[lit-ideas] Miller and culture

  • From: "Steven G. Cameron" <stevecam@xxxxxxxxxxxx>
  • To: lit-ideas@xxxxxxxxxxxxx
  • Date: Mon, 14 Feb 2005 12:50:55 -0500

**We've previously discussed the unfortunate dumbing down of current 
culture. Bob Herbert, in the following _NY Times_ op-ed piece, 
eloquently considers the problem while mourning the passing of the fine 
thinker and playwright, Arthur Miller. A question Herbert doesn't 
(sufficiently) raise is how might it be possible to reverse this trend 
-- is anyone listening -- does anyone care enough??

TC,

/Steve Cameron, NJ

------

OP-ED COLUMNIST
The Public Thinker
By BOB HERBERT

Published: February 14, 2005


Arthur Miller, in his autobiography, "Timebends," quoted the great 
physicist Hans Bethe as saying, "Well, I come down in the morning and I 
take up a pencil and I try to think. ..."

It's a notion that appears to have gone the way of the rotary phone. 
Americans not only seem to be doing less serious thinking lately, they 
seem to have less and less tolerance for those who spend their time 
wrestling with important and complex matters.

If you can't say it in 30 seconds, you have to move on. God made man and 
the godless evolutionists are on the run. Donald Trump ("You're fired!") 
and Paris Hilton ("That's hot!") are cultural icons. Ignorance is in. 
The nation is at war and its appetite for torture may be undermining the 
very essence of the American character, but the public at large seems 
much more interested in what Martha will do when she gets out of prison 
and what Jacko will do if he has to go in.

Mr. Miller's death last week meant more than the loss of an outstanding 
playwright. It was the loss of a great public thinker who believed 
strongly, as Archibald MacLeish had written, that the essence of America 
- its greatness - was in its promises. Mr. Miller knew what ignorance 
and fear and the madness of crowds, especially when exploited by 
sinister leadership, could do to those promises.

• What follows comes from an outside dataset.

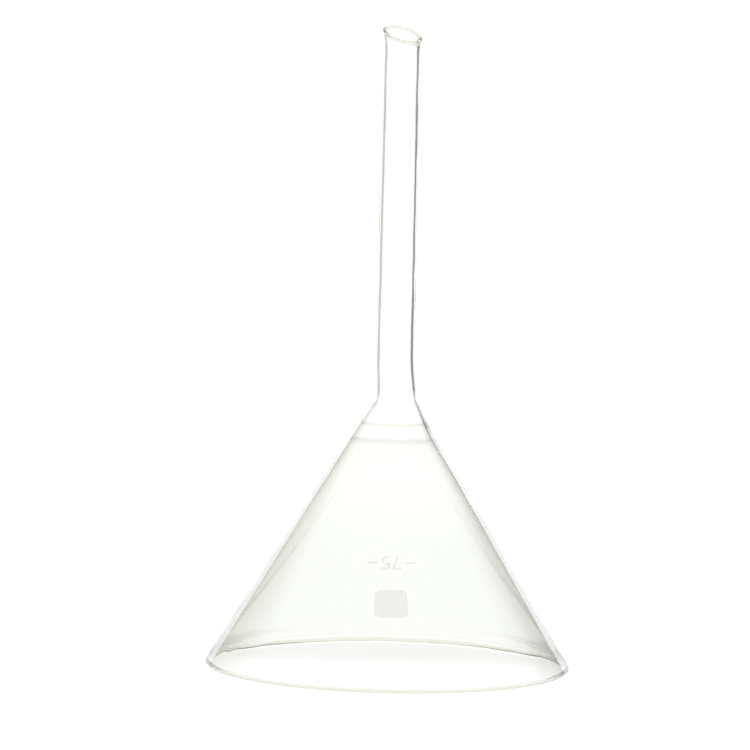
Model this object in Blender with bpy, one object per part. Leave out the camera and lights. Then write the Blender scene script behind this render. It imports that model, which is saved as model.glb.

His greatest concerns, as Charles Isherwood wrote in Saturday's Times, 
"were with the moral corruption brought on by bending one's ideals to 
society's dictates, buying into the values of a group when they conflict 
with the voice of personal conscience."

The individual, in Mr. Miller's view, had an abiding moral 
responsibility for his or her own behavior, and for the behavior of 
society as a whole. He said that while writing "The Crucible," "The 
longer I worked the more certain I felt that as improbable as it might 
seem, there were moments when an individual conscience was all that 
could keep a world from falling."

For the United States, which launched a misguided, pre-emptive war in 
Iraq, is shipping prisoners off to foreign countries to be tortured and 
has pressed the rewind button on matters of social progress, this may be 
one of those moments.

Reading Miller again, and looking back on his life, it's interesting to 
see some of the differences he has spotlighted in two sharply defined 
eras: the Depression-wracked 1930's and the prosperous, postwar 1950's. 
"It was not that people were more altruistic," he wrote in "Timebends," 
"but that a point arrived - perhaps around 1936 - when for the first 
time unpolitical people began thinking of common action as a way out of 
their impossible conditions. Out of dire necessity came the surge of 
mass trade unionism and the federal government's first systematic relief 
programs, the resurgent farm cooperative movement, the TVA and other 
public projects that put people to work and brought electricity to vast 
new areas, repaired and built new bridges and aqueducts, carried out 
vast reforestation projects, funded student loans and research into the 
country's folk history - its songs and tales collected and published for 
the first time - and this burst of imaginative action created the sense 
of a government that for all its blunders and waste was on the side of 
the people."

By the early 50's the agony of the Depression was gone. McCarthyism was 
in flower and the dean of Mr. Miller's alma mater, the University of 
Michigan, was complaining that his students' highest goal was to fit in 
with corporate America rather than separating truth from falsehood.

The dean, Erich Walter, said, "They become experts at grade-getting, but 
there's less hanging round the lamppost now, no more chewing the fat," 
or, as Mr. Miller put it, "speculating about the wrongs of the world and 
ideal solutions, something no employer was interested in, and might even 
suspect."

Mr. Miller understood early that keeping the population entertained was 
becoming the paramount imperative of the U.S. We're now all but buried 
in entertainment and the republic is running amok. Mr. Miller is gone, 
and if we're not wise enough to pay attention, his uncomfortable truths 
will die with him. (He felt, among other things, that most men and women 
knew "little or nothing" about the forces manipulating their lives.)

Anyway, the Grammys were last night and Michael Jackson's trial resumes 
today.

Arthur Miller? Broadway dimmed its lights Friday night. His country may 
decide that's enough of a tribute and it's time to move on.